In the days leading up to the swim, Coast Guard crews put out a line of yellow buoys to mark the route the horses will take. As darkness surrendered to dawn on the morning of the swim, however, Hargis and his crew had to position them again.
Charter boats anchored close to the markers likely yanked them off course.
It was the second Coast Guard boat that actually kicked off the swim. Its crew released red smoke in the air and the Saltwater Cowboys drove the horses into the sea.
Morris managed the command and control of the event from the Chincoteague pier, with Hargis and his crews shooing boaters away from an emergency lane for rescue craft.
Hargis then nosed his boat toward the ponies to monitor their progress.
“I think there’s a pony that’s swimming into the boats,” Hargis said, holding his position with deft control of the throttle and the wheel.
The rogue horse appeared seconds later, weaving around the boats, looking terrified and lost.
And that’s when Hargis became a Coastie cowpoke, nudging the pony with his vessel to guide the scared creature toward shore.

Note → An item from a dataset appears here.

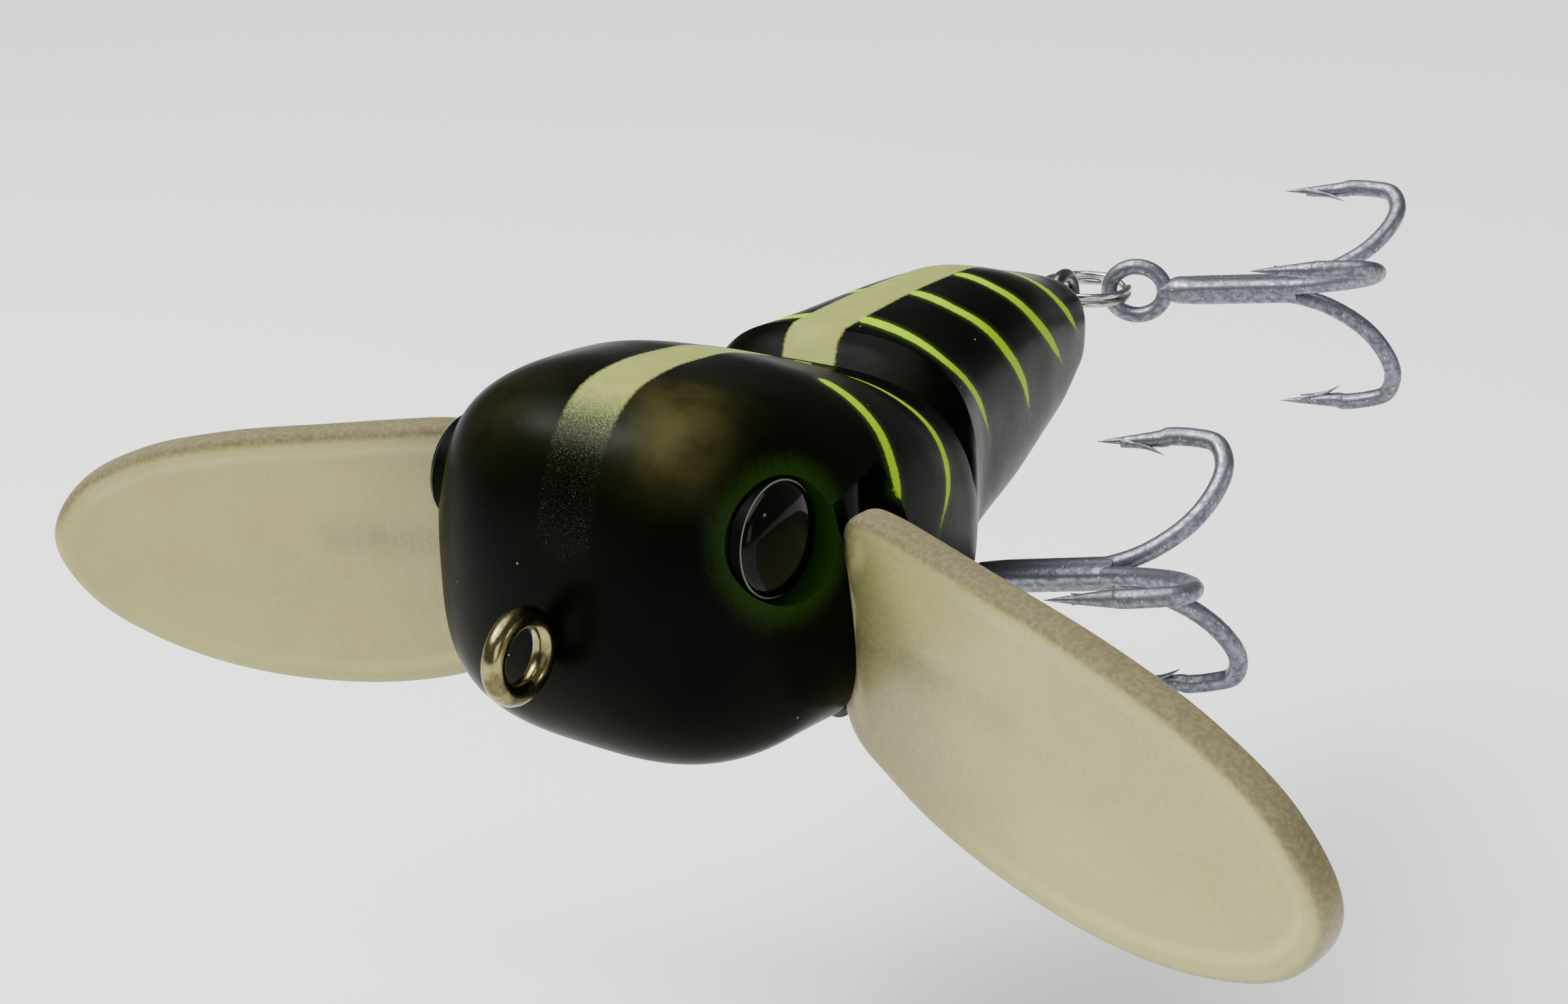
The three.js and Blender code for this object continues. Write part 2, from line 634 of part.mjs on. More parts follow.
// Points along a hook chain: the hanger's wire, the split ring's centre and the treble's eye.
function hookChain(wireY, wireZ, { yaw, pitch }) {
  const level = new THREE.Vector3(Math.sin(rad(yaw)), Math.cos(rad(yaw)), 0);
  const along = level.clone().multiplyScalar(Math.cos(rad(pitch))).setZ(Math.sin(rad(pitch)));
  const inner = SPLIT_RING_RADIUS - SPLIT_WIRE / 2;
  const hangerReach = inner - HANGER_WIRE / 2 - GAP;
  const hookReach = SPLIT_RING_RADIUS - HOOK_WIRE / 2 - HOOK_PLAY;
  const ring = new THREE.Vector3(0, wireY + hangerReach, wireZ);
  const grip = ring.clone().addScaledVector(level, hookReach);
  const eye = grip.clone().addScaledVector(along, HOOK_EYE_RADIUS * HOOK_EYE_STRETCH);
  const side = new THREE.Vector3(level.y, -level.x, 0);
  const basis = new THREE.Matrix4().makeBasis(side, along, new THREE.Vector3().crossVectors(side, along));
  return { ring, treble: basis.setPosition(eye) };
}

// ---------------------------------------------------------------- scene

function finish(color, roughness, metalness) {
  return new THREE.MeshStandardMaterial({ color, roughness, metalness });
}

const BLACK_PAINT = [0x16170f, 0.42, 0];
const WING_PLASTIC = [0xb4ae84, 0.55, 0];
const CLEAR_LENS = [0xdfe6e2, 0.05, 0];
const IRIS_BLACK = [0x0b0d08, 0.3, 0];
const BRASS = [0xb59a54, 0.28, 1];
const STEEL = [0x9a9ca0, 0.3, 1];
const HOOK_STEEL = [0x8b8f97, 0.45, 1];
const LEAD = [0x5c5f66, 0.7, 1];
const FILLER = [0x202018, 0.6, 0];

function named(name, geometry, look) {
  const mesh = new THREE.Mesh(geometry, finish(...look));
  mesh.name = name;
  return mesh;
}

// One side's eye, wing, pin and plug, built on the left and mirrored for the right.
function sideGroup(side) {
  const word = side > 0 ? "left" : "right";
  const group = new THREE.Group();
  group.scale.x = side;
  group.add(named(`${word}_eye_iris`, irisDisc(), IRIS_BLACK));
  group.add(named(`${word}_eye_lens`, eyeLens(), CLEAR_LENS));
  const hinge = new THREE.Group();
  hinge.applyMatrix4(WING_PLACE);
  hinge.add(named(`${word}_wing`, toGeometry(wingSolid()), WING_PLASTIC));
  hinge.add(named(`${word}_wing_pin`, hingePin(), STEEL));
  hinge.add(named(`${word}_pin_plug`, pinPlug(), FILLER));
  group.add(hinge);
  return group;
}

function hookGroup(word, wireY, wireZ, lie) {
  const chain = hookChain(wireY, wireZ, lie);
  const group = new THREE.Group();
  const ring = named(`${word}_split_ring`, splitRing(), STEEL);
  ring.position.copy(chain.ring);
  const treble = named(`${word}_treble`, toGeometry(trebleSolid(lie.roll)), HOOK_STEEL);
  treble.applyMatrix4(chain.treble);
  group.add(ring, treble);
  return group;
}

const leftHalfShell = leftShell();
const lure = new THREE.Group();
lure.position.set(0, NOSE_RING_REACH, -NOSE_RING_Z);
lure.add(
  named("left_body_shell", toGeometry(leftHalfShell), BLACK_PAINT),
  named("right_body_shell", toGeometry(leftHalfShell.mirror([1, 0, 0])), BLACK_PAINT),
  named("belly_ballast", ballastSlug(), LEAD),
  named("nose_line_tie", toGeometry(noseHanger(0)), BRASS),
  named("belly_hook_hanger", toGeometry(bellyHanger(0)), STEEL),
  named("tail_hook_hanger", toGeometry(tailHanger(0)), STEEL),
  sideGroup(1),
  sideGroup(-1),
  hookGroup("belly", BELLY_RING_Y + HANGER_RING_RADIUS, bellyRingZ, BELLY_HOOK),
  hookGroup("tail", BODY_LENGTH + TAIL_RING_REACH + HANGER_RING_RADIUS, TAIL_RING_Z, TAIL_HOOK),
);

const part = new THREE.Group();
part.add(lure);

export default part;
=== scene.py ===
"""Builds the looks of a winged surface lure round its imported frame."""

import math

import bmesh
import bpy
import numpy as np
from bpy.props import FloatProperty, FloatVectorProperty, PointerProperty
from mathutils import Matrix, Vector


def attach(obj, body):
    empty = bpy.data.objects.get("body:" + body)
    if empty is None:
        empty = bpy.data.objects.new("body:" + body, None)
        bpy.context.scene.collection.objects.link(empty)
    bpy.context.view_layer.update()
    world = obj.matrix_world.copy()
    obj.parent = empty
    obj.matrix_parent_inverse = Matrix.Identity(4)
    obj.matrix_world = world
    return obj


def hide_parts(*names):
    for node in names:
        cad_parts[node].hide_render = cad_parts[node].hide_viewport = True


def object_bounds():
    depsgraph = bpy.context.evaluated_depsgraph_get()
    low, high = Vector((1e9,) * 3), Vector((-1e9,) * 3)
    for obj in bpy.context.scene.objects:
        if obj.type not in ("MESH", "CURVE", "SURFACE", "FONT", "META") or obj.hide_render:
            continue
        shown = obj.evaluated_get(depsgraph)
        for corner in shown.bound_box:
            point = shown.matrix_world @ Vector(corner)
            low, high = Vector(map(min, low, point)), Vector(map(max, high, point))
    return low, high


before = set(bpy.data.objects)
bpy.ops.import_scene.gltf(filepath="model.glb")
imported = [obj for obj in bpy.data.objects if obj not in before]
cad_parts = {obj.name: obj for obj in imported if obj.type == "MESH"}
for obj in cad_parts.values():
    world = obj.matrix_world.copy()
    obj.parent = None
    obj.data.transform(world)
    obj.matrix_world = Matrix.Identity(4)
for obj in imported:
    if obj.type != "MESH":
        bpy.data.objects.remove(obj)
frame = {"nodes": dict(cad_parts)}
CAD_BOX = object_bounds()

bl_info = {
    "name": "Winged surface lure",
    "version": (1, 0, 0),
    "blender": (4, 5, 0),
    "location": "3D View > Sidebar > Lure",
    "description": "Builds a painted two-winged fishing lure with its eyes, wire, rings and hooks",
    "category": "Object",
}

MM = 0.001

# ---------------------------------------------------------------- body form, in millimetres

# The tip of the nose, from the centre of the line-tie ring
NOSE = np.array([0.0, 4.0, 1.0])
BODY_LENGTH = 99.0
HALF_WIDTH = 20.6
HEAD_HEIGHT = 18.9
CHIN_DEPTH = 16.0
NOSE_ROUND_SIDE = 16.7
NOSE_ROUND_TOP = 12.2
NOSE_ROUND_CHIN = 12.8
NOSE_TIP_Z = -1.5
NOSE_SQUARENESS = 2.7
TAIL_ROUND = 7.0
TAIL_TIP_Z = 2.0
MIDDLE_SHARE = 0.42
TOP_SQUARENESS = 2.9
BOTTOM_SQUARENESS = 3.0
SHOULDER_Y = 42.5
NOTCH_DEPTH = 2.4
NOTCH_LENGTH = 5.0
WIDTHS = [
    (0, 0.93), (0.12, 0.947), (0.25, 1), (0.4, 0.927), (0.55, 0.65), (0.7, 0.544), (0.85, 0.442), (1, 0.33)
]
TOPS = [
    (0, 1), (0.12, 1), (0.22, 0.952), (0.32, 0.8), (0.43, 0.59),
    (0.47, 0.7), (0.6, 0.718), (0.75, 0.686), (0.9, 0.486), (1, 0.36),
]
BOTTOMS = [
    (0, 0.94), (0.12, 0.95), (0.25, 1), (0.4, 0.94), (0.55, 0.8), (0.7, 0.69), (0.85, 0.47), (1, 0.19)
]

# Eyes
EYE_RADIUS = 5.0
EYE_Y = 9.5
EYE_Z = 8.0
EYE_SOCKET_DEPTH = 3.0
EYE_TURN = 5.0
EYE_LIFT = 3.0
IRIS_THICKNESS = 0.6
LENS_RIM = 0.3
LENS_DOME = 1.5

# Wings
WING_LENGTH = 51.3
WING_HALF_HEIGHT = 14.8
WING_SWEEP = 19.0
WING_DROOP = 2.5
WING_LEAN = 8.75
WING_FOLD = 55.0
HINGE_INSET = 5.0
HINGE_Y = 20.5
HINGE_Z = -5.6
HINGE_TO_ROOT = 2.4
ROOT_STEP_REACH = 4.0
RIM_RADIUS = 1.4
RIM_SQUARENESS = 3.6
PLATE_HALF = 1.08
KNUCKLE_RADIUS = 2.6
KNUCKLE_LOW = -4.5
KNUCKLE_HIGH = 9.0
ROOT_HALF = 1.25
STOP_TAB_AT = 9.4
STOP_TAB_WIDTH = 4.0
STOP_TAB_REACH = 4.0
STOP_TAB_HEIGHT = 7.5
STOP_TAB_THICKNESS = 1.4
POCKET_LOW = -11.0
POCKET_STEP = 12.0
POCKET_HIGH = 15.8
POCKET_MOUTH = 11.0
BLADE_RIM = [
    (0.027, 0.55), (0.036, 0.66), (0.061, 0.77), (0.066, 0.87), (0.086, 0.93), (0.13, 0.945), (0.2, 0.93),
    (0.35, 0.882), (0.585, 0.797), (0.766, 0.655), (0.904, 0.405), (0.973, 0.034), (0.93, -0.345),
    (0.803, -0.655), (0.618, -0.858), (0.394, -0.905), (0.205, -0.804), (0.097, -0.649), (0.047, -0.554),
    (0.027, -0.432), (0.027, 0.07),
]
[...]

“Have you seen this often,” Hargis asked a nearby boat captain he’d worked for while in high school.
“Yeah, once about 30 years ago or so ? a couple got way off course and came ashore a ways over there,” the skipper said, pointing at an area a few hundred yards down the shore. “They went ashore down there and ran into town on their own, was a bit of excitement that day, for sure.”
And then it was all over.
The shore hands corralled the ponies near where they came ashore, holding them for about an hour before parading the herd through town to the auction.
But for the Coast Guard, the day was over. As the crowd thinned, Hargis and his crew headed home to their station, pausing only moments to watch the pony parade.
“We had a rogue pony and a bit of excitement at the end there,” Morris said during his post-operation brief at the station. “Other than the weather everything else went pretty smoothly — you couldn’t ask for anything more.”